Ryosuke Yamanishi, Hoshu Takemoto, Yoko Nishihara, Mitsuo Yoshida, Tomoko Ohsuga, Keizo Oyama: Applying Existing Datasets as a Pseudo Corpus for Sentiment Representation on Social Media, Proc. of the 26th International Conference on Knowledge Based and Intelligent Information and Engineering Systems, 2022年9月

This paper proposes a method to represent the sentiment characteristics of opinions on social media by using some datasets as a pseudo corpus without any annotations. The widespread social media enables us to easily share our own opinions on the Web and communicate with each other. The more the data on social media increase, the more the demands for analysis of the data increase, e.g., text classification and sentiment analysis. Usually, the annotated data should be required in the existing text classification using the supervised machine learning method.
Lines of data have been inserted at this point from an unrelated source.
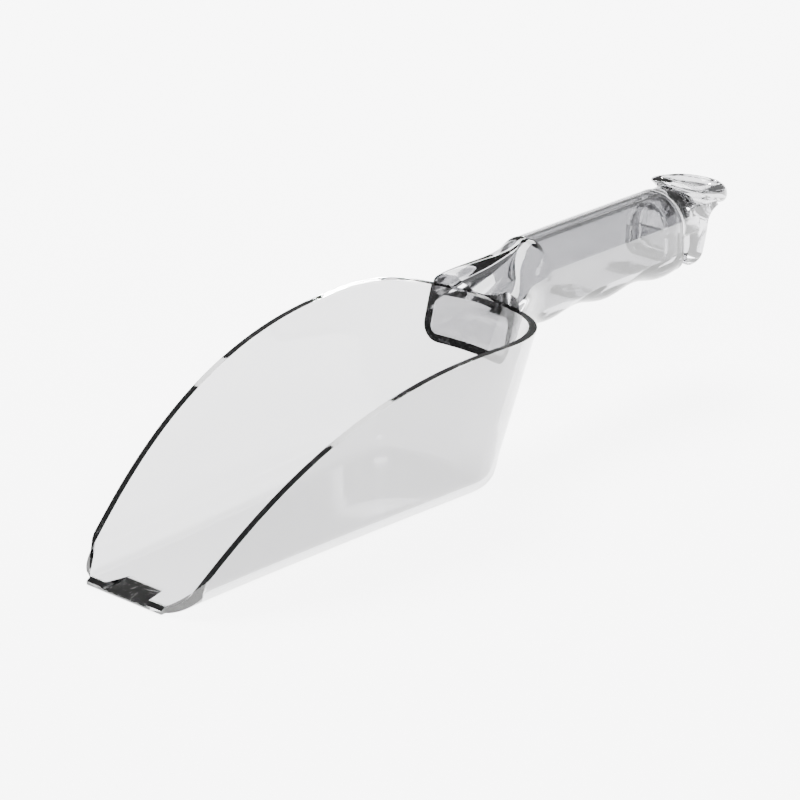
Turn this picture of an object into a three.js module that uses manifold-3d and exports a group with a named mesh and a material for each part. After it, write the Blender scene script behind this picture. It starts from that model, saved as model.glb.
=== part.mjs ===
// Ice scoop in clear plastic: a bowl, a hollow handle welded onto its back wall, and a plug-in end cap.
// Millimetres. X runs across the scoop, Y from the lip towards the hand stop, Z up from the flat base.
import * as THREE from "three";
import { mergeVertices } from "three/addons/utils/BufferGeometryUtils.js";
import Module from "manifold-3d";

// ---------------------------------------------------------------- driving dimensions
const LENGTH = 283.4; // lip to hand stop
const GAP = 0.3; // clearance between neighbouring pieces
const WALL = 2.3; // moulded wall of the bowl
const WELD = 0.04; // points closer than this are one

// Bowl. A station is a distance back from the lip.
const RIM_HEIGHT = 53.6;
const CORNER_RADIUS = 8.5; // floor into walls, outside
const SIDE_LEAN = THREE.MathUtils.degToRad(9.8);
const BACK_LEAN = THREE.MathUtils.degToRad(15.3);
const FLOOR_HALF_FRONT = 16.3; // half the flat floor's width at the lip
const FLOOR_HALF_GROWTH = 5.7; // how much wider that half is at the back
const FLOOR_FLARE = 1.6; // power of that growth along the floor
const FLOOR_END = 141.4; // station where the flat floor turns up into the back wall
const BACK_BULGE = 0.0066; // crown of the back wall in plan, per mm
const PLAN_RADIUS = 5; // back corners in plan, at the floor
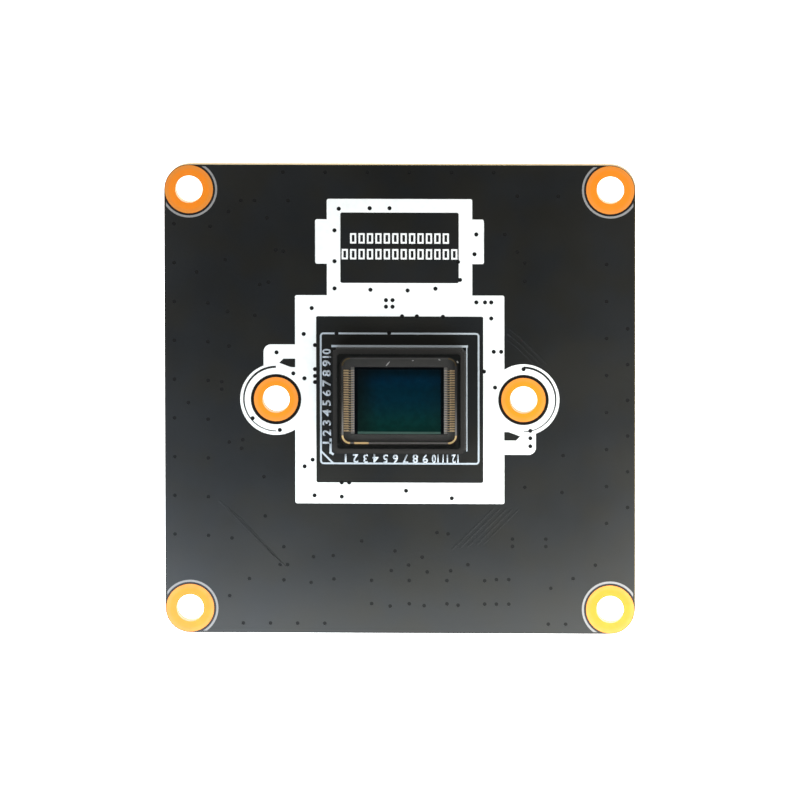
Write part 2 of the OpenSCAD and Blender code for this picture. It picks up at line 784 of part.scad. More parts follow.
module glass_seal() {
    color([0.08, 0.08, 0.07]) at_sensor(z_seal) linear_extrude(seal_t) difference() {
        glass_outline(seal_inset);
        rounded_rect(cavity_w + 2 * mouth_step, cavity_d + 2 * mouth_step, cavity_r + mouth_step);
    }
}

module cover_glass() {
    color([0.75, 0.85, 0.85, 0.25]) at_sensor(z_glass) linear_extrude(glass_t)
        glass_outline(0);
}

// ---- connectors ----

module connector_housing(sx) {
    inner_w = connector_w - 2 * housing_wall;
    inner_l = housing_l - 2 * housing_wall - 2 * well_end;
    row_l = contact_span + row_room;
    slot_w = contact_t + slot_play;
    color([0.85, 0.8, 0.68]) on_back(sx * connector_x, 0) difference() {
        translate([-connector_w / 2, -housing_l / 2, 0]) cube([connector_w, housing_l, connector_h]);
        // Mating well round the middle rib
        difference() {
            translate([-inner_w / 2, -inner_l / 2, housing_floor])
                cube([inner_w, inner_l, connector_h]);
            translate([-rib_w / 2, -row_l / 2, 0]) cube([rib_w, row_l, connector_h - rib_dip]);
        }
        // Room for the contacts' feet, and the slots that their blades rise through
        translate([-connector_w, -row_l / 2, -cut]) cube([2 * connector_w, row_l, cut + contact_t]);
        for (s = sides)
            translate([s * (rib_w + slot_w) / 2 - slot_w / 2, -row_l / 2, 0])
                cube([slot_w, row_l, housing_floor + cut]);
        // Cut corner that keys the mating half
        translate([-connector_w / 2 + housing_wall / 2, -inner_l / 2 - well_end, connector_h - key_cut])
            cube([key_cut, key_cut, key_cut + cut]);
    }
}

module contact() {
    tip = connector_w / 2 + foot_l;
    inner = rib_w / 2;
    rotate([90, 0, 0]) translate([0, 0, -contact_w / 2]) linear_extrude(contact_w) polygon([
        [inner, 0], [tip, 0], [tip, contact_t], [inner + contact_t, contact_t],
        [inner + contact_t, blade_h], [inner, blade_h]
    ]);
}

module connector_contacts(sx) {
    color([0.86, 0.74, 0.45]) on_back(sx * connector_x, 0)
        for (turn = [0, 180], i = [0:contacts_per_row - 1])
            translate([0, (i - (contacts_per_row - 1) / 2) * contact_pitch, 0])
                rotate(turn) contact();
}

// A bent tab at each end of the housing, soldered flat to the board
module connector_clips(sx) {
    color([0.75, 0.75, 0.76]) on_back(sx * connector_x, 0)
        for (turn = [0, 180])
            rotate(turn) translate([-clip_w / 2, housing_l / 2, 0]) rotate([90, 0, 90])
                linear_extrude(clip_w) polygon([
                    [0, 0], [clip_foot, 0], [clip_foot, clip_t], [clip_t, clip_t],
                    [clip_t, clip_h], [0, clip_h]
                ]);
}

// ---- regulators ----

// Side view of a moulded body that tapers from its middle to its top and its foot
module body_profile(length) {
    middle = (regulator_lift + regulator_h) / 2;
    half = length / 2;
    polygon([
        [regulator_draft - half, regulator_lift], [half - regulator_draft, regulator_lift],
        [half, middle], [half - regulator_draft, regulator_h],
        [regulator_draft - half, regulator_h], [-half, middle]
    ]);
}

module regulator_body(i) {
    color([0.09, 0.09, 0.1]) on_back(regulators[i], regulator_y) intersection() {
        rotate([90, 0, 0]) translate([0, 0, -regulator_w]) linear_extrude(2 * regulator_w)
            body_profile(regulator_l);
        rotate([90, 0, 90]) translate([0, 0, -regulator_l]) linear_extrude(2 * regulator_l)
            body_profile(regulator_w);
    }
}

// Gull-wing pin, standing out of the body's middle line towards +Y
module regulator_pin() {
    root = regulator_w / 2;
    tip = pin_span / 2;
    knee = tip - pin_foot;
    low = (regulator_lift + regulator_h - pin_t) / 2;
    rotate([90, 0, 90]) translate([0, 0, -pin_w / 2]) linear_extrude(pin_w) polygon([
        [root, low], [knee - pin_t / 2, low], [knee, 0], [tip, 0], [tip, pin_t],
        [knee + pin_t / 2, pin_t], [knee + pin_t / 2, low + pin_t], [root, low + pin_t]
    ]);
}

module regulator_pins(i) {
    color([0.78, 0.78, 0.79]) on_back(regulators[i], regulator_y) {
        for (x = [-pin_pitch, 0, pin_pitch]) translate([x, 0, 0]) regulator_pin();
        for (x = [-pin_pitch, pin_pitch]) translate([x, 0, 0]) mirror([0, 1, 0]) regulator_pin();
    }
}

// ---- oscillator ----

module oscillator_base() {
    color([0.55, 0.52, 0.46]) on_back(oscillator_x, oscillator_y)
        linear_extrude(oscillator_base_h) rounded_rect(oscillator_l, oscillator_w, oscillator_r);
}

module oscillator_lid() {
    l = oscillator_l - 2 * oscillator_step;
    w = oscillator_w - 2 * oscillator_step;
    color([0.8, 0.78, 0.7]) on_back(oscillator_x, oscillator_y)
        translate([0, 0, oscillator_base_h]) linear_extrude(oscillator_lid_h)
            rounded_rect(l, w, oscillator_r);
}

// ---- chip parts ----

module chip_bodies(places, size) {
    length = size.x * (1 - 2 * end_share);
    for (p = places)
        on_back(p.x, p.y, p.z) translate([-length / 2, end_lip - size.y / 2, end_lip])
            cube([length, size.y - 2 * end_lip, size.z - 2 * end_lip]);
}

module chip_ends(places, size) {
    length = size.x * end_share;
    for (p = places, s = sides)
        on_back(p.x, p.y, p.z)
            translate([s * (size.x - length) / 2 - length / 2, -size.y / 2, 0])
                cube([length, size.y, size.z]);
}

module decoupling_capacitors() { color([0.62, 0.5, 0.38]) chip_bodies(decoupling_places, decoupling_size); }
module decoupling_ends() { color([0.8, 0.8, 0.8]) chip_ends(decoupling_places, decoupling_size); }
module supply_capacitors() { color([0.6, 0.48, 0.36]) chip_bodies(supply_places, supply_size); }
module supply_ends() { color([0.8, 0.8, 0.8]) chip_ends(supply_places, supply_size); }
module bulk_capacitors() { color([0.58, 0.46, 0.35]) chip_bodies(bulk_places, bulk_size); }
module bulk_ends() { color([0.8, 0.8, 0.8]) chip_ends(bulk_places, bulk_size); }
module resistors() { color([0.1, 0.1, 0.11]) chip_bodies(resistor_places, resistor_size); }
module resistor_ends() { color([0.8, 0.8, 0.8]) chip_ends(resistor_places, resistor_size); }
module ferrite_beads() { color([0.2, 0.19, 0.19]) chip_bodies(bead_places, bead_size); }
module bead_ends() { color([0.8, 0.8, 0.8]) chip_ends(bead_places, bead_size); }

circuit_board();
solder_mask(z_front - mask_t);  // front_solder_mask
solder_mask(z_back);  // back_solder_mask
via_plugs();
corner_pad(-1, 1);  // corner_pad_1
corner_pad(1, 1);  // corner_pad_2
corner_pad(1, -1);  // corner_pad_3
corner_pad(-1, -1);  // corner_pad_4
holder_pad(-1);  // holder_pad_left
holder_pad(1);  // holder_pad_right
holder_print();
corner_print();
sensor_outline_print();
label_marks();
solder_lands();
sensor_package();
ledge_ring();
package_marks();
chip_glue();
sensor_chip();
pixel_array();
chip_pads();
bond_fingers();
bond_wires();
glass_seal();
cover_glass();
connector_housing(-1);  // connector_housing_left
connector_housing(1);  // connector_housing_right
connector_contacts(-1);  // connector_contacts_left
connector_contacts(1);  // connector_contacts_right
connector_clips(-1);  // connector_clips_left
connector_clips(1);  // connector_clips_right
regulator_body(0);  // regulator_body_1
regulator_body(1);  // regulator_body_2
regulator_body(2);  // regulator_body_3
regulator_body(3);  // regulator_body_4
regulator_pins(0);  // regulator_pins_1
regulator_pins(1);  // regulator_pins_2
regulator_pins(2);  // regulator_pins_3
regulator_pins(3);  // regulator_pins_4
oscillator_base();
oscillator_lid();
decoupling_capacitors();
decoupling_ends();
supply_capacitors();
supply_ends();
bulk_capacitors();
bulk_ends();
resistors();
resistor_ends();
ferrite_beads();
bead_ends();
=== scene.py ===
"""Camera sensor board: the finish of every piece, and the numbers, dark rings, tracks, glue
specks and solder that lie on the board. Lengths are in metres, and places come from the frame."""

import math

import bmesh
import bpy
from mathutils import Matrix, Vector


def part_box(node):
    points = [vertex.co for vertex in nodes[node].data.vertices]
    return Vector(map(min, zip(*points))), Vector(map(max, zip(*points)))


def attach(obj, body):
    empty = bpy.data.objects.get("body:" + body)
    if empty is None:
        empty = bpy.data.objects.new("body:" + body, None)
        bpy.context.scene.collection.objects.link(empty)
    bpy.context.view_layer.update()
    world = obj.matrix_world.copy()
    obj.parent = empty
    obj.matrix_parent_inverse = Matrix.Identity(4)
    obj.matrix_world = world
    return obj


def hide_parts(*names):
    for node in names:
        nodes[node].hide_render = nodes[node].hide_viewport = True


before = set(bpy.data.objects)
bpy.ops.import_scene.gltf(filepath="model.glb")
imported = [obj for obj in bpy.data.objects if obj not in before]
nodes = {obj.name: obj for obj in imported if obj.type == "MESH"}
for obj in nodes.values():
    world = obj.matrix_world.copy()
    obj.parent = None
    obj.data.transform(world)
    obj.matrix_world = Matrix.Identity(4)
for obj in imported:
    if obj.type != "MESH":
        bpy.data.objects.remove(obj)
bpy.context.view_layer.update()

MM = 0.001
BODY = "root"
UPRIGHT = (0, 0, 1)
WELD = 0.0005 * MM  # corners closer than this are one
FLAT = math.radians(1)  # faces that meet under this angle are one face
SHARP = math.radians(30)  # edges over this angle are rounded
CORNER_PADS = [f"corner_pad_{index}" for index in range(1, 5)]
HOLDER_PADS = ["holder_pad_left", "holder_pad_right"]

face_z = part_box("front_solder_mask")[1].z
back_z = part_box("back_solder_mask")[0].z
print_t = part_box("holder_print")[1].z - face_z


# ---- material nodes ----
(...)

However, it is reasonable to say that the criteria for the annotated labels should differ for each period, culture, and independent sense. Effective text classification for such different criteria needs the different types of annotations corresponding to each measure, and it requires much time and human resources. A pseudo corpus consists of multiple existing datasets with different characteristics in the proposed method. The classification model for each dataset is obtained as learning the pseudo corpus. The sentiment of the input text, which domain is different from the learned datasets, is represented as the likelihood distribution for the datasets in the pseudo corpus. This paper discusses the potential and limitations of this idea through the experiment.